No significant circularity: empirical measurements from controlled injections

full rationale

The paper's central claims derive from direct experimental pass@3 rates measured under a forced-injection framework that supplies ground-truth answers at fixed trajectory points across 84 task variants and 6000+ runs. No equations, fitted parameters, or derivations are presented that reduce by construction to their own inputs; timing thresholds (goal clarification value collapse after 10% execution, input clarification retaining value to 50%) are reported outcomes of the controlled comparisons rather than self-definitional or self-citation load-bearing steps. Cross-model Kendall-tau correlations are computed from the same experimental data and do not create circular reduction. The work is self-contained as an empirical study introducing and applying a measurement protocol.

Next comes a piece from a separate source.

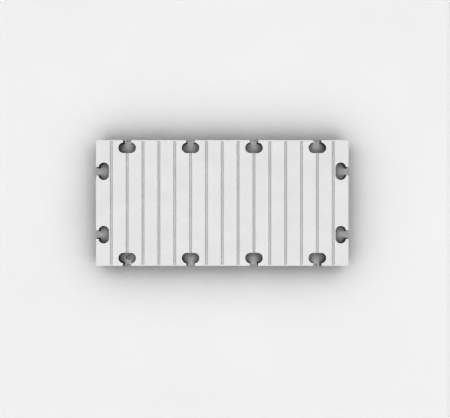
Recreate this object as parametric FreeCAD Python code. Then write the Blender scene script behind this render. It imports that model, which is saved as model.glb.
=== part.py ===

Axiom & Free-Parameter Ledger

0 free parameters · 1 axioms · 0 invented entities

The central claim rests on the validity of the forced-injection framework and the assumption that percentage-based execution points meaningfully capture clarification value without behavioral distortion.

axioms (1)
  • domain assumption Agent execution trajectories can be divided into controlled percentage points for clarification injection while preserving natural decision-making.
    Invoked to enable the forced-injection experiments across the reported task variants.